Whatever Happened to Kathy Keay?: This one is non-fiction, a biography I came across through Christians for Biblical Equality, a gender-justice organisation I support in a small way. I had never heard of this English woman, Kathy, but she is of my own vintage, and so her story parallels my own in some ways. She was clearly an extrovert creative type known for her outrageous outfits, so no, not like me in that way, but rather in her struggles to find an identity as  Christian thinker, speaker and leader. She tragically died in her forties but the story - written by a friend using Kathy's personal diaries,  letters and poems - reveals the intense inner struggle as she sought to use her God-given creativity and intelligence in the context of a male-led church. The trajectory towards the end of the story is somewhat surprising, but as with Lisbeth, I noticed Kathy's frustration with human frailty echoed my own struggles for gender equality. 

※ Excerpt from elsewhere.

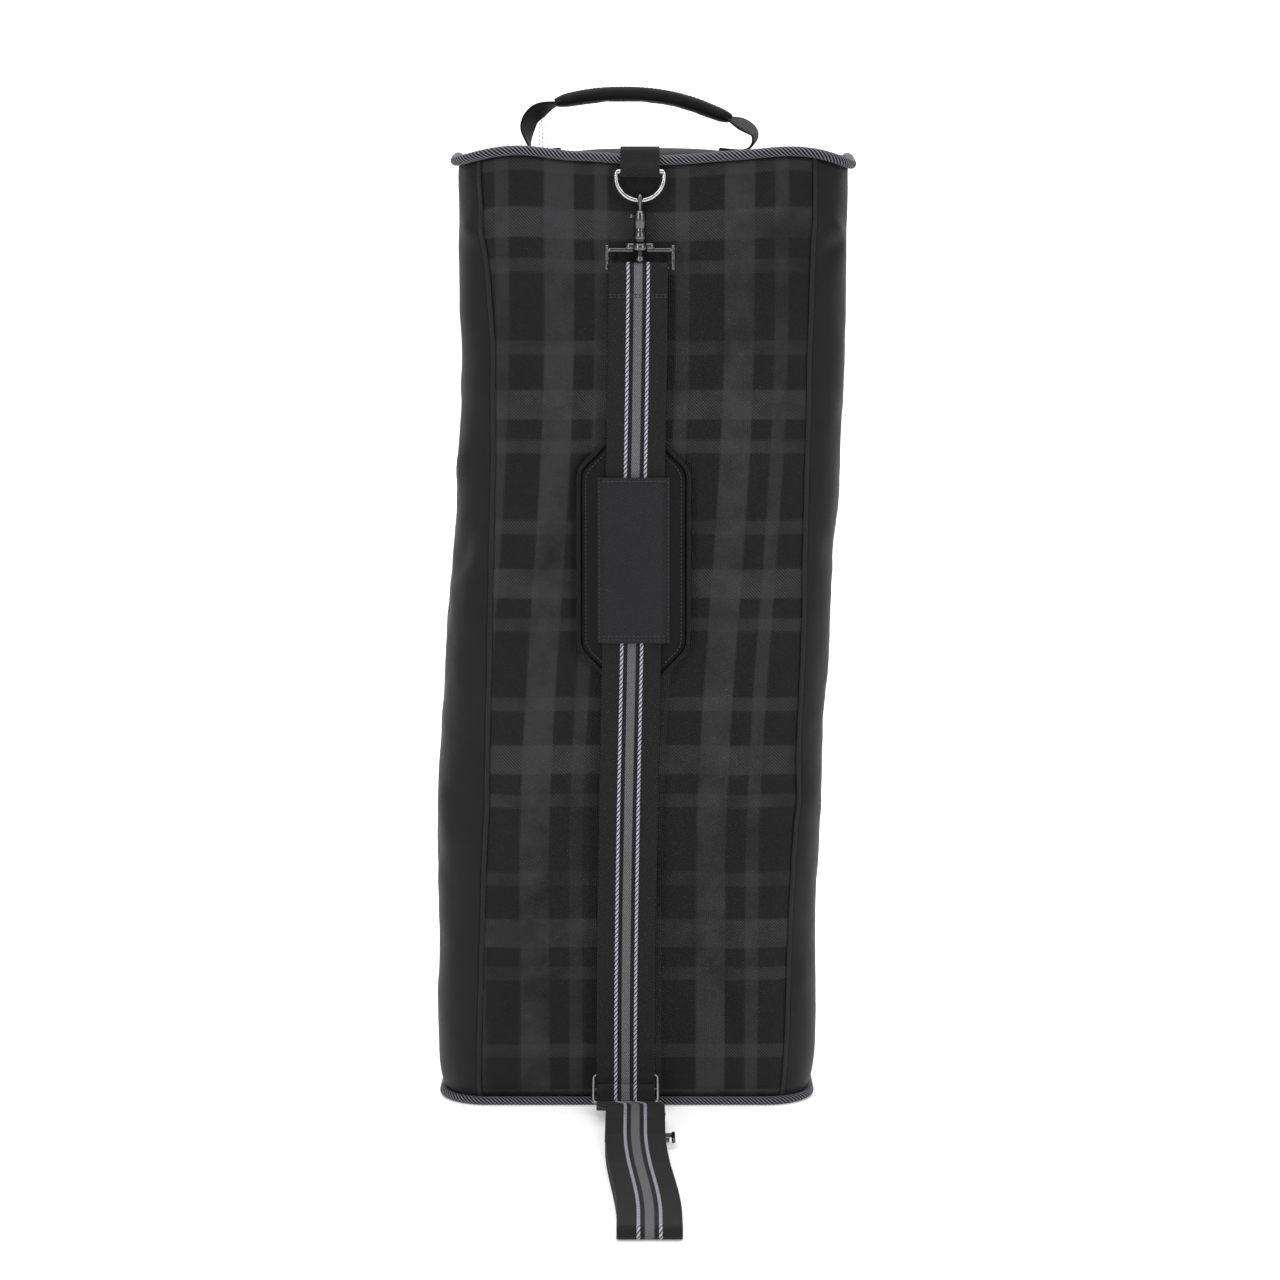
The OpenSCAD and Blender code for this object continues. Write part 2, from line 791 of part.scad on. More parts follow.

My Brother Vivian: This was another biography I came across while browsing the internet, this time when ordering a book online from Australia. No doubt the use of my own name was the cause of my initial interest, but the story of an Anglican missionary murdered by natives who later confessed and sought reconciliation echoed my experience in a Vancouver museum when I read about such an event in Vanuatu in the nineteenth century. This man was sent to Papua New Guinea in the thirties and was thought to have been killed by the Japanese in World War II. Almost 50 years later, after meticulous research, the truth has emerged; although several CMS missionaries, including Vivian's nurse-fiancee, were executed by the invaders, it was locals who had slaughtered Vivian Redlich, perhaps in an attempt to curry favour with the occupation forces.  Vivian's younger brother Patrick, the author of the book, was involved in a service of forgiveness and peace in New Guinea in 2009.  

Love at the End of the Road: Another biography, this time written by subject Rae Roadley herself. My interest was piqued by the fact that this big city journalist ended up marrying a bachelor farmer from Batley on the Kaipara Harbour, an area quite near where we lived up north for 17 years. Although I have never been to the end of Rae's "Road" I know enough about the geography, history and society in that district to find the story of her somewhat drawn-out romance a satisfying read. 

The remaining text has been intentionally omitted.